WORK TO BE COMPLETED => Everything from the line containing "button_board();" through the line containing "obj.matrix_parent_inverse = Matrix.Identity(4)" must be quoted exactly; everything else is left out.
= = = =
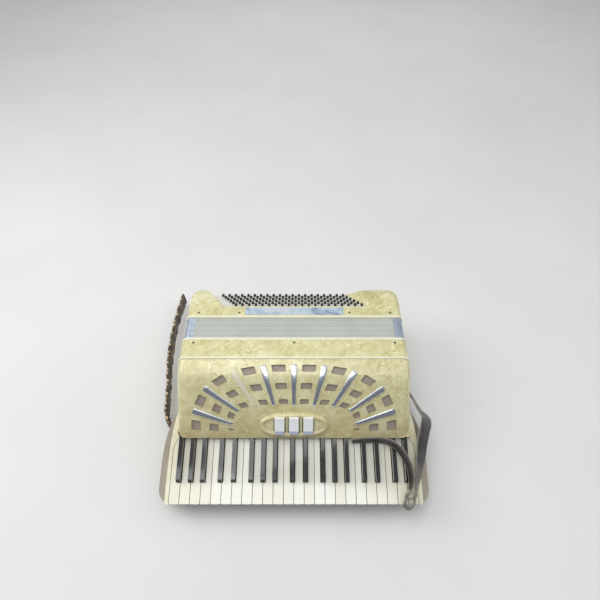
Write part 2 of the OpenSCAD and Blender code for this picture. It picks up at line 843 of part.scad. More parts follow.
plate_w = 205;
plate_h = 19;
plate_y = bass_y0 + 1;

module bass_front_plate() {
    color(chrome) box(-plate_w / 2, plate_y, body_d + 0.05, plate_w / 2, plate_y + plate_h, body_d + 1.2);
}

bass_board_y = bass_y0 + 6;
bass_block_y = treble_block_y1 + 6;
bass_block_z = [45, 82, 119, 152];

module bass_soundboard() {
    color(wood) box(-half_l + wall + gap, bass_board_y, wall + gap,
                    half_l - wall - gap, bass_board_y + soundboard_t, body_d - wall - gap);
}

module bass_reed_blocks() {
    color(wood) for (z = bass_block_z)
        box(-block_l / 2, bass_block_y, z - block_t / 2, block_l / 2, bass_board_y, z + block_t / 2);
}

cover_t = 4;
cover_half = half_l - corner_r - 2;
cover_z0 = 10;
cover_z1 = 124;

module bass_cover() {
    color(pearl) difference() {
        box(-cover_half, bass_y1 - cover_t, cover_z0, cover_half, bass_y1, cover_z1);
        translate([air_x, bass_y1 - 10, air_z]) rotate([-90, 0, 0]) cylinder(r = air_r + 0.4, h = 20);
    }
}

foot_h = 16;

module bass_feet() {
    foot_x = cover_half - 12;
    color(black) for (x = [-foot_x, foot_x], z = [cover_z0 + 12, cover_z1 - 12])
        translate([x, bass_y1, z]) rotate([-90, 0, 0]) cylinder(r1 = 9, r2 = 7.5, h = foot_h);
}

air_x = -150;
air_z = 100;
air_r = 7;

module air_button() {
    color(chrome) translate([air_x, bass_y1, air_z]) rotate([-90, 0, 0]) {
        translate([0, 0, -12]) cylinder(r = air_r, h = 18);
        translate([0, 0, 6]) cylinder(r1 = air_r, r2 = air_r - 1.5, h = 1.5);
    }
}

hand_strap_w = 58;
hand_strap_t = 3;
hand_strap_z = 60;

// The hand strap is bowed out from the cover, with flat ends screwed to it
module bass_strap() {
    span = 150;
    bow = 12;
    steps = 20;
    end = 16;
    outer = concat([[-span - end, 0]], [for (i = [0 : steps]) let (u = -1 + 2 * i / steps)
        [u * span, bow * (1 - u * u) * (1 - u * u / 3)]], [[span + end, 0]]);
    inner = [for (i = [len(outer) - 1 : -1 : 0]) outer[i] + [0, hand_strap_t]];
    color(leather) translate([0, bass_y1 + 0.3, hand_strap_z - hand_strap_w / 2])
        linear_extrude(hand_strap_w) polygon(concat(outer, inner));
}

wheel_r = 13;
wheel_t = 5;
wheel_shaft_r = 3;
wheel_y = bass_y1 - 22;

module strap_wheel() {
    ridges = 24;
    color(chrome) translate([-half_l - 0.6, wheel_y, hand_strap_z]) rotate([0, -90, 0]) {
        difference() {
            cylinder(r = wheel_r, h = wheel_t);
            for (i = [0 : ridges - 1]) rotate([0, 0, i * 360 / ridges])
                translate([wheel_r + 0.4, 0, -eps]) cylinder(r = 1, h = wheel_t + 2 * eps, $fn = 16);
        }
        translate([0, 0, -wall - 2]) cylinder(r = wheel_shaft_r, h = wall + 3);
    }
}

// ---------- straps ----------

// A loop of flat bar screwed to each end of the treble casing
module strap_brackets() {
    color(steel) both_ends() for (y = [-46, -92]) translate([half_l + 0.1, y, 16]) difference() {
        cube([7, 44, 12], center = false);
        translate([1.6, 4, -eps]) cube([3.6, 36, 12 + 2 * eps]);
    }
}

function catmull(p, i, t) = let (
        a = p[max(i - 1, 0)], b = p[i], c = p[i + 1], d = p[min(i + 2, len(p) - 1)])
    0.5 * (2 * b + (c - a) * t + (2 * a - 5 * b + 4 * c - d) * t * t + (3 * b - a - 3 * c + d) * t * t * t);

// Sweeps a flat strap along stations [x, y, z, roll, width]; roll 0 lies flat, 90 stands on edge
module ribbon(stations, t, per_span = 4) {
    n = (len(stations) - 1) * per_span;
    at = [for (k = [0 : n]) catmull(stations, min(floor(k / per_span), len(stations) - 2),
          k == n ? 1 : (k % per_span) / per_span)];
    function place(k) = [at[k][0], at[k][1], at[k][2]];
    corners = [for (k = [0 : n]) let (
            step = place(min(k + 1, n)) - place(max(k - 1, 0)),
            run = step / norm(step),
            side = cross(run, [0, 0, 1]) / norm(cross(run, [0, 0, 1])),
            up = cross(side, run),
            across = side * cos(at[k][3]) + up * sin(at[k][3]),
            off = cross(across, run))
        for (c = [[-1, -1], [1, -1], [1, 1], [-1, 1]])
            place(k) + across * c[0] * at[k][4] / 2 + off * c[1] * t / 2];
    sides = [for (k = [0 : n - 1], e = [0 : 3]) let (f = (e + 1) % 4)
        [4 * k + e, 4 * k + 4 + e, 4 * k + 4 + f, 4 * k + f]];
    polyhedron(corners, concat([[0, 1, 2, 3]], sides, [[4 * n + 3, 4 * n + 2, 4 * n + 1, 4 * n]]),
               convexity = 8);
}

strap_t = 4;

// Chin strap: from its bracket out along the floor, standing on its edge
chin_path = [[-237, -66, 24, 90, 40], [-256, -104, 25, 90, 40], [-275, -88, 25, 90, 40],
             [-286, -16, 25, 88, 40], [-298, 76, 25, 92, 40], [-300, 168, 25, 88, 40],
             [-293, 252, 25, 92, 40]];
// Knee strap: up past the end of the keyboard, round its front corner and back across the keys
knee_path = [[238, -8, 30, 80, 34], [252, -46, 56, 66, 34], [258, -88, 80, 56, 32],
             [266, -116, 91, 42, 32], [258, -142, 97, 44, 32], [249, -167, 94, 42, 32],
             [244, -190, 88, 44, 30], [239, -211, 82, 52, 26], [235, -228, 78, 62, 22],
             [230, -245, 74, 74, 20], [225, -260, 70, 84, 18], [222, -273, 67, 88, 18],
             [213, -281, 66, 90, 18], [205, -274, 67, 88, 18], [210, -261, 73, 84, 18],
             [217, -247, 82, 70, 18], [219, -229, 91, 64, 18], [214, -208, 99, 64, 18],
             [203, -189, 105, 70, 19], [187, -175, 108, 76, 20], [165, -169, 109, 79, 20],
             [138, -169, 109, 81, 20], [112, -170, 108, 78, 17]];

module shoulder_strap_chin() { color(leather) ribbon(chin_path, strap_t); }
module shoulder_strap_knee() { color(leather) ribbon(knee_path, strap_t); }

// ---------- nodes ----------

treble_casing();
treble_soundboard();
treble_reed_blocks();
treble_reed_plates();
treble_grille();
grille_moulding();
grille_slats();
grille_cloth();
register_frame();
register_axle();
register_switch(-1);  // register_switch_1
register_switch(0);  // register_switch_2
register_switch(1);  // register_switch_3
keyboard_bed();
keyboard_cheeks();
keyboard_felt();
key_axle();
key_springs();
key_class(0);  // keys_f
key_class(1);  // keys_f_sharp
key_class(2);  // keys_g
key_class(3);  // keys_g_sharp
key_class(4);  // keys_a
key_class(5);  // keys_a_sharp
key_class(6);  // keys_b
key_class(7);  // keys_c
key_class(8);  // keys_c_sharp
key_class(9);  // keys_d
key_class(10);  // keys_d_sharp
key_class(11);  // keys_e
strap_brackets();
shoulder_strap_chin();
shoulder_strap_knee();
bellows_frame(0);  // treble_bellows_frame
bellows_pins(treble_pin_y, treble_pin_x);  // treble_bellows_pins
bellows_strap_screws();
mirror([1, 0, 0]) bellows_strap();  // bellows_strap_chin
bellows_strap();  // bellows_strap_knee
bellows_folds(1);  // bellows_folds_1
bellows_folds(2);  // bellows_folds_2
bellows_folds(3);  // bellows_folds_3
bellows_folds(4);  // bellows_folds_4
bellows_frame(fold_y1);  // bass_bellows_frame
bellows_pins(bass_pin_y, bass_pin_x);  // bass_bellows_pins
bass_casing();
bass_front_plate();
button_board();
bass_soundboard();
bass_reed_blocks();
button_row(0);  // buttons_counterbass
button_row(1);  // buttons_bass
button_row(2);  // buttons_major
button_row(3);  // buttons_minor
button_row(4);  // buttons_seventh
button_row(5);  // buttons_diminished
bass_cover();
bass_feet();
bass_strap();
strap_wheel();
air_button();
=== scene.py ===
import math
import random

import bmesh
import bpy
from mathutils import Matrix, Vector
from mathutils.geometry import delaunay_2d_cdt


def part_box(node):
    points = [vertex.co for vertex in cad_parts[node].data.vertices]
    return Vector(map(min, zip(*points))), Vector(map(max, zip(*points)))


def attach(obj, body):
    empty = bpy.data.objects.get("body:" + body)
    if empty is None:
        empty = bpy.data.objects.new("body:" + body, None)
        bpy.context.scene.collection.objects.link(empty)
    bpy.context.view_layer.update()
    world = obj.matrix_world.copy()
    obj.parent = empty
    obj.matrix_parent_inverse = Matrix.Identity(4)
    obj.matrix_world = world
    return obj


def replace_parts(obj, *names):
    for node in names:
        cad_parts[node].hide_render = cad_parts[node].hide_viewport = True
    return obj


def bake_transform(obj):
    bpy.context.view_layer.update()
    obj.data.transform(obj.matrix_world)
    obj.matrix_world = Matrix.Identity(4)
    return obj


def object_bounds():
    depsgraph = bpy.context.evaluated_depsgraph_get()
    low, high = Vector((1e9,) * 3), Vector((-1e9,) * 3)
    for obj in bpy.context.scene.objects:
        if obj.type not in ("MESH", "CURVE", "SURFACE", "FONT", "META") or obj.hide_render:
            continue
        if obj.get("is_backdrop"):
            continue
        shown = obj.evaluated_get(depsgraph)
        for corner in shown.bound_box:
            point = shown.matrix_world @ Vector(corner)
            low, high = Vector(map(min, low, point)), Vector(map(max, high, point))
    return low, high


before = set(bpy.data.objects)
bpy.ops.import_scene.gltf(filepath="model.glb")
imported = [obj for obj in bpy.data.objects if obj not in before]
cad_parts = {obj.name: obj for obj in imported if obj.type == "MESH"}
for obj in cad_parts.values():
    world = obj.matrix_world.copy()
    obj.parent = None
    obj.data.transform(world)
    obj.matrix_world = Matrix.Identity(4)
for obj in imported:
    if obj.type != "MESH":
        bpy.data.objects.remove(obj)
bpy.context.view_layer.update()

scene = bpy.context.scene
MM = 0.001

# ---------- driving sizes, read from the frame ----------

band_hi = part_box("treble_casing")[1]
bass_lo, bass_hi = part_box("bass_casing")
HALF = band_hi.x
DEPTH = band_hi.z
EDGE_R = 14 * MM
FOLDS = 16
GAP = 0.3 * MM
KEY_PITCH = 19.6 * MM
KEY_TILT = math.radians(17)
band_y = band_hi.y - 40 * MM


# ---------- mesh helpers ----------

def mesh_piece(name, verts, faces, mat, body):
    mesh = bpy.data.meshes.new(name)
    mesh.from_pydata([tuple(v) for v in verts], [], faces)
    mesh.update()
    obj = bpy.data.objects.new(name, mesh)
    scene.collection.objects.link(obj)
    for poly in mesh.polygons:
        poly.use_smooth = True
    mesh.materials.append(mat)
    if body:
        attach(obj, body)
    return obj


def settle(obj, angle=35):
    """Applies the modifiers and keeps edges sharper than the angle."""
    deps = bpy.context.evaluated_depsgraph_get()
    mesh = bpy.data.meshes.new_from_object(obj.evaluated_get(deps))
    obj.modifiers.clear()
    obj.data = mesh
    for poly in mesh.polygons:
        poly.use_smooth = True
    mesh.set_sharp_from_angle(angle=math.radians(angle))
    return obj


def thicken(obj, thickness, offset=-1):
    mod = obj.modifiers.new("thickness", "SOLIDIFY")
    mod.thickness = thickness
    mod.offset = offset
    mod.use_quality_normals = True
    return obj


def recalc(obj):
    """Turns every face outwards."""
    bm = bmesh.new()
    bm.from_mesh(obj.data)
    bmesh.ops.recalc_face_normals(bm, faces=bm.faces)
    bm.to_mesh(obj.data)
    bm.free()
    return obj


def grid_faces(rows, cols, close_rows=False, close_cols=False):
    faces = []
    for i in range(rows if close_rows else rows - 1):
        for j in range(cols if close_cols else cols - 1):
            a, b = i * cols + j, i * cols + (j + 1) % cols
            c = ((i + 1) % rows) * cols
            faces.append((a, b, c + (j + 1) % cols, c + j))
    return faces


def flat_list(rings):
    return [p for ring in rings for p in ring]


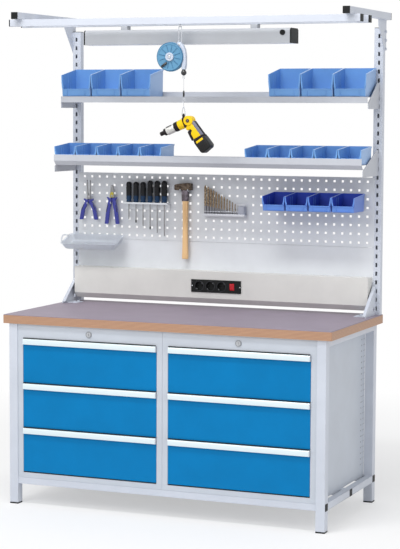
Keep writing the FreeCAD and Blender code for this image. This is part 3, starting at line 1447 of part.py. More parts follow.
= = = =
REPLY =>
button_board();
bass_soundboard();
bass_reed_blocks();
button_row(0);  // buttons_counterbass
button_row(1);  // buttons_bass
button_row(2);  // buttons_major
button_row(3);  // buttons_minor
button_row(4);  // buttons_seventh
button_row(5);  // buttons_diminished
bass_cover();
bass_feet();
bass_strap();
strap_wheel();
air_button();
=== scene.py ===
import math
import random

import bmesh
import bpy
from mathutils import Matrix, Vector
from mathutils.geometry import delaunay_2d_cdt


def part_box(node):
    points = [vertex.co for vertex in cad_parts[node].data.vertices]
    return Vector(map(min, zip(*points))), Vector(map(max, zip(*points)))


def attach(obj, body):
    empty = bpy.data.objects.get("body:" + body)
    if empty is None:
        empty = bpy.data.objects.new("body:" + body, None)
        bpy.context.scene.collection.objects.link(empty)
    bpy.context.view_layer.update()
    world = obj.matrix_world.copy()
    obj.parent = empty
    obj.matrix_parent_inverse = Matrix.Identity(4)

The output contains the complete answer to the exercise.